Как же сочетается подобная, вполне сходная с просветительским принципом толерантности позиция и традиционное представление о Ж. Казоте как антипросветителе? Пожалуй, прав его потомок и тезка Жак де Казот, написавший в предисловии к сборнику «Лики Казота» («Visages de Cazotte»; 2010), что писательская «привязанность к воображению ‹…› сделала из него противоположность консерватора, хотя он всегда сохранял приверженность классической традиции в силу острого чувства справедливости и ‹…› веру в Бога и свою страну» (Cazotte 2010: 18—19).
В самом деле, богатство, сила и свобода воображения позволили писателю не только ассимилировать некоторые новые, близкие просветительским идеи, но сочетать в стилистике «Продолжения „1001 ночи“» приемы рококо и сентиментализма, а в структуре всего цикла сплести жанровые черты восточной сказки, галантной новеллы и фантастической повести. Как бы ни был искренен Ж. Казот, утверждая перед казнью, что он «умирает, как жил, верный Богу и своему королю» (Cazotte 2010: 28), это не означает, что в своем творчестве он был непричастен к той новой поэтике, которую создавала литература эпохи Просвещения, в том числе — и собственно просветительская литература. Эта поэтика предполагала, думается, не только запечатление прошлого в настоящем, но и отражение настоящего в зеркале прошлого.
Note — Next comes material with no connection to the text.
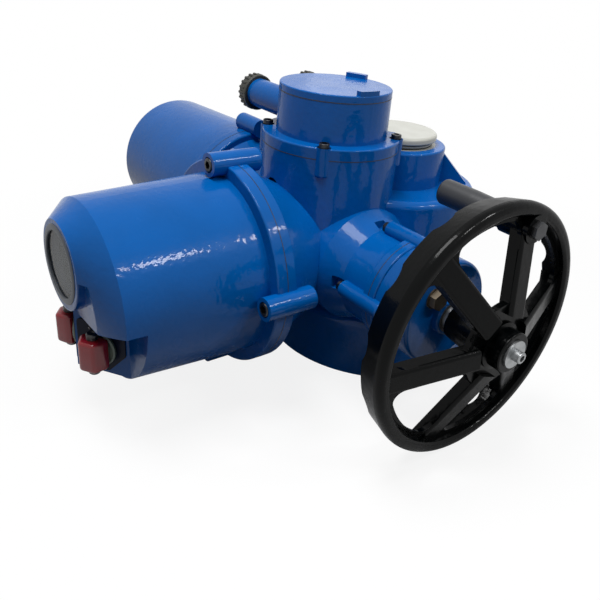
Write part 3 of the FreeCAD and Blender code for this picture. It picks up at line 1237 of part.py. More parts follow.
def make_handwheel():
    """Hub with its disc, six channel spokes and the channel rim, cast in one piece."""
    web = web_ring()
    disc = turned([(HUB_BORE_R, HUB_DISC_X), (HUB_DISC_R - 6, HUB_DISC_X), (HUB_DISC_R + 4, HUB_DISC_X + 2),
                   (HUB_DISC_R + 3, HUB_FRONT_X), (HUB_R + 4, HUB_FRONT_X), (HUB_R + 4, HUB_FRONT_X + 3),
                   (HUB_R, HUB_FRONT_X + 4), (HUB_R, HUB_FACE_X), (HUB_BORE_R, HUB_FACE_X)], MAIN, X)
    disc = rounded(disc, 1.5, circle_at(HUB_R, X, HUB_FACE_X))
    for k in range(SPOKES):
        gap = spoke_gap(k)
        web = web.cut(gap)
        disc = disc.cut(gap)
    barrel = turned([(HUB_BORE_R, HUB_BACK_X), (HUB_R - 2, HUB_BACK_X), (HUB_R + 4, HUB_DISC_X + 1),
                     (HUB_BORE_R, HUB_DISC_X + 1)], MAIN, X)
    shapes = [rim(), web, disc, barrel]
    for k in range(SPOKES):
        arm = spoke()
        arm.rotate(MAIN, X, SPOKE_ANGLE - 90 + 360.0 * k / SPOKES)
        shapes.append(arm)
    place = handle_place()
    boss_front = handle_boss_x()
    shapes.append(rod(HANDLE_BOSS_R, at(HANDLE_BACK_X + GAP) + place, X, boss_front - HANDLE_BACK_X - GAP))
    body = joined(shapes)
    body = body.cut(ring(2 * WHEEL_R, WHEEL_R + FIT, at(WHEEL_BACK_X - WALL), X, RIM_W + 2 * WALL))
    body = body.cut(rod(HANDLE_PIN_R, at(HANDLE_BACK_X - 1) + place, X, boss_front - HANDLE_BACK_X + 2))
    return body.cut(rod(HUB_BORE_R, at(HUB_BACK_X - 1), X, HUB_FACE_X - HUB_BACK_X + 2))


def handle_place():
    """The crank handle's axis, on the first spoke."""
    a = radians(SPOKE_ANGLE)
    return Y * (HANDLE_PCR * cos(a)) + Z * (HANDLE_PCR * sin(a))


def handle_boss_x():
    """Front of the handle's boss, just proud of the spoke at the boss's inner side."""
    fall = (SPOKE_ROOT_X - SPOKE_RIM_X) / (SPOKE_END_R - SPOKE_ROOT_R)
    return SPOKE_RIM_X + fall * (SPOKE_END_R - HANDLE_PCR + HANDLE_BOSS_R) + 0.5


def make_hub_screw():
    return socket_screw(HUB_SCREW_D, HUB_SCREW_L, at(HUB_FACE_X + HUB_WASHER_T), V(-1, 0, 0))


def make_hub_washer():
    return ring(HUB_BORE_R + HUB_WASHER_LAP, HUB_SCREW_D / 2 + FIT, at(HUB_FACE_X), X, HUB_WASHER_T)


def make_crank_handle():
    """Barrel handle that turns on its bolt, with a recess for the bolt's head."""
    bore = HANDLE_PIN_R + FIT
    profile = [(bore, 0), (HANDLE_R, 0), (HANDLE_R, HANDLE_L / 2), (HANDLE_R - 1.5, HANDLE_L), (bore, HANDLE_L)]
    start = at(HANDLE_END_X) + handle_place()
    body = turned(profile, start, X)
    body = rounded(body, 3, circle_at(HANDLE_R, X, HANDLE_END_X))
    body = rounded(body, 2, circle_at(HANDLE_R - 1.5, X, HANDLE_BACK_X))
    return body.cut(rod(HANDLE_HEAD_R + FIT * 10, start - X, X, HANDLE_HEAD_H + 3))


def make_handle_bolt():
    """Shoulder bolt from inside the handle, with its nut in front of the boss."""
    start = at(HANDLE_END_X + 2) + handle_place()
    boss_front = handle_boss_x()
    head = rod(HANDLE_HEAD_R, start, X, HANDLE_HEAD_H - FIT)
    stem = rod(HANDLE_PIN_R, start + X * (HANDLE_HEAD_H - 1), X, boss_front - HANDLE_END_X - HANDLE_HEAD_H)
    nut = hexagon(HANDLE_NUT, at(boss_front) + handle_place(), X, HANDLE_NUT_H)
    return joined([head, stem, nut])


def make_clutch_ring():
    """Sliding ring on the hand shaft, with dogs towards the worm and a groove for the shift fork."""
    groove = CLUTCH_X + CLUTCH_GROOVE_X
    groove_r = CLUTCH_R - CLUTCH_GROOVE_D
    body = turned([(HAND_SHAFT_R + FIT, CLUTCH_X), (CLUTCH_R, CLUTCH_X), (CLUTCH_R, groove), (groove_r, groove),
                   (groove_r, groove + CLUTCH_GROOVE_W), (CLUTCH_R, groove + CLUTCH_GROOVE_W),
                   (CLUTCH_R, CLUTCH_X + CLUTCH_L), (HAND_SHAFT_R + FIT, CLUTCH_X + CLUTCH_L)], MAIN, X)
    teeth = []
    for k in range(DOG_TEETH):
        tooth = Part.makeBox(DOG_L / 2 + 1, DOG_W, DOG_FACE_W, at(CLUTCH_X - DOG_L / 2, -DOG_W / 2, DOG_R - DOG_FACE_W))
        tooth.rotate(MAIN, X, (k + 0.5) * 360.0 / DOG_TEETH)
        teeth.append(tooth)
    return joined([body] + teeth)


def make_declutch_lever():
    """Outside arm and its shaft through the cover."""
    pin = at(0, LEVER_Y, LEVER_Z)
    arm = box(-LEVER_W / 2, LEVER_W / 2, 0, LEVER_L, 0, LEVER_T)
    arm = arm.fuse(rod(LEVER_W / 2, V(0, 0, 0), Z, LEVER_T)).removeSplitter()
    arm = rounded(arm, 5, lambda e: abs(e.tangentAt(e.FirstParameter).z) > 0.99 and e.CenterOfMass.y > LEVER_L - 1)
    arm = arm.cut(rod(LEVER_EYE_R, V(0, LEVER_L - LEVER_W * 0.6, -1), Z, LEVER_T + 2))
    aim = radians(LEVER_AIM)
    turn = FreeCAD.Rotation(V(0, sin(aim), -cos(aim)), V(0, cos(aim), sin(aim)), X, "ZXY")
    arm.Placement = FreeCAD.Placement(pin + X * LEVER_X, turn)
    start = HAND_JOINT_X + WALL
    shaft = rod(LEVER_PIN_R, pin + X * start, X, LEVER_X + LEVER_T + 2 - start)
    return joined([arm, shaft])


def main():
    os.makedirs("parts", exist_ok=True)
    save("thrust_base", make_thrust_base())
    save("thrust_base_screws", make_base_screws())
    save("gearcase", make_gearcase())
    save("stem_cap", make_stem_cap())
    save("stem_cap_seal", make_stem_cap_seal())
    save("drive_sleeve", make_drive_sleeve())
    save("stem_nut", make_stem_nut())
    save("column_bearings", make_column_bearings())
    save("bearing_nut", make_bearing_nut())
    save("output_seal", make_output_seal())
    save("worm_wheel", make_worm_wheel())
    save("worm_shaft", make_worm_shaft())
    save("worm_bearings", make_worm_bearings())
    save("torque_springs", make_torque_springs())
    save("motor_housing", make_motor_housing())
    save("motor_screws", make_motor_screws())
    save("motor_stator", make_motor_stator())
    save("motor_rotor", make_motor_rotor())
    save("terminal_housing", make_terminal_housing())
    save("terminal_housing_screws", make_terminal_screws())
    save("terminal_lid", make_terminal_lid())
    save("terminal_block", make_terminal_block())
    save("conduit_plugs", make_conduit_plugs())
    save("control_cover", make_control_cover())
    save("control_cover_screws", make_control_screws())
    save("window_glass", make_window_glass())
    save("selector_plates", make_selector_plates())
    save("selector_pins", make_selector_pins())
    save("mode_knob", make_knob(-1))
    save("command_knob", make_knob(1))
    save("control_chassis", make_control_chassis())
    save("control_board", make_control_board())
    save("power_module", make_power_module())
    save("display_module", make_display_module())
    save("hand_drive_cover", make_hand_cover())
    save("hand_drive_screws", make_hand_screws())
    save("filler_plug", make_filler_plug())
    save("hand_shaft_bush", make_hand_bush())
    save("hand_shaft_seal", make_hand_seal())
    save("hand_shaft", make_hand_shaft())
    save("handwheel", make_handwheel())
    save("hub_screw", make_hub_screw())
    save("hub_washer", make_hub_washer())
    save("crank_handle", make_crank_handle())
    save("handle_bolt", make_handle_bolt())
    save("clutch_ring", make_clutch_ring())
    save("declutch_lever", make_declutch_lever())


main()
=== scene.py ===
from math import cos, pi, radians, sin, tan

import bmesh
import bpy
from mathutils import Matrix, Vector


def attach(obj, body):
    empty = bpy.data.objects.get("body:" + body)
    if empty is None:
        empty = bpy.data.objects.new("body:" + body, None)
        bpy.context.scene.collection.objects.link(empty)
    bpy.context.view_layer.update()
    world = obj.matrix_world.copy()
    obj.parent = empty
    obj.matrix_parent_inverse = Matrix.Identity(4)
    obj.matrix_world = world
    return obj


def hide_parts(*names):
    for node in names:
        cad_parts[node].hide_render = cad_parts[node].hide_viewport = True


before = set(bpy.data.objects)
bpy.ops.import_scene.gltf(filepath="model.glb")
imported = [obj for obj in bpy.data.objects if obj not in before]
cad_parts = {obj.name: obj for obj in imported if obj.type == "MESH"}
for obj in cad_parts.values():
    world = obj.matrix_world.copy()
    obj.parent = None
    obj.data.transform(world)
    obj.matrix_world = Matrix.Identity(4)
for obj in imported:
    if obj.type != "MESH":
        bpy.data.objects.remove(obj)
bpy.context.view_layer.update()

# Electric valve actuator, dressed for a photograph. Metres, in the frame of the solids: the
# valve's stem stands on the origin, +X runs to the handwheel and -Y to the control cover.
MM = 0.001
X = Vector((1, 0, 0))
Y = Vector((0, 1, 0))
Z = Vector((0, 0, 1))

# The worm's axis runs along X through this Y and Z, in millimetres
WORM_Y = -113
WORM_Z = 152


def tint(hex_code):
    """Linear colour of an sRGB hex value."""
    out = []
    for k in (0, 2, 4):
        c = int(hex_code[k:k + 2], 16) / 255
        out.append(c / 12.92 if c <= 0.04045 else ((c + 0.055) / 1.055) ** 2.4)
    return (out[0], out[1], out[2], 1.0)


def grain(size_mm):
    """Texture scale at which one feature measures the given size."""
    return 1000.0 / size_mm


def add(tree, kind, inputs=None, **settings):
    """Add a shader node, set its properties, and set or link its inputs."""
    made = tree.nodes.new("ShaderNode" + kind)
    for key, value in settings.items():
        setattr(made, key, value)
    for socket, value in (inputs or {}).items():
        if isinstance(value, bpy.types.NodeSocket):
            tree.links.new(value, made.inputs[socket])
        else:
            made.inputs[socket].default_value = value
    return made


def new_material(name, **shader_values):
    """Material with one shader, its object coordinates, and the values that don't vary."""
    mat = bpy.data.materials.new(name)
    mat.use_nodes = True
    tree = mat.node_tree
    tree.nodes.clear()
    shader = add(tree, "BsdfPrincipled", shader_values)
    add(tree, "OutputMaterial", {"Surface": shader.outputs["BSDF"]})
    coords = add(tree, "TexCoord").outputs["Object"]
    return mat, tree, shader, coords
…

Таким образом, в «Продолжении „1001 ночи“» Ж. Казот, будучи лишь опосредованно знаком с материалом древней рукописи и не являясь знатоком-арабистом, смог, тем не менее, сохранить поэтическую атмосферу и очарование жанра «восточной сказки». В то же время текст сказок писателя оказывается пронизан актуальными для него и его эпохи идеями — политическими (вопросы монархического правления, легитимности и узурпации власти), педагогическими (с их близостью руссоистской системе), религиозно-мистическими (мартинистскими). Эти постпросветительские идеи, наряду со стилем, обеспечили книге Ж. Казота успех у современников автора, пусть и не столь оглушительный, как у «Влюбленного дьявола», но сохранившийся и в эпоху романтизма. «Продолжение „1001 ночи“» — произведение, вбирающее в себя гетерогенные элементы различных художественных тенденций XVIII века — способно, думается, вызвать интерес и у современного читателя.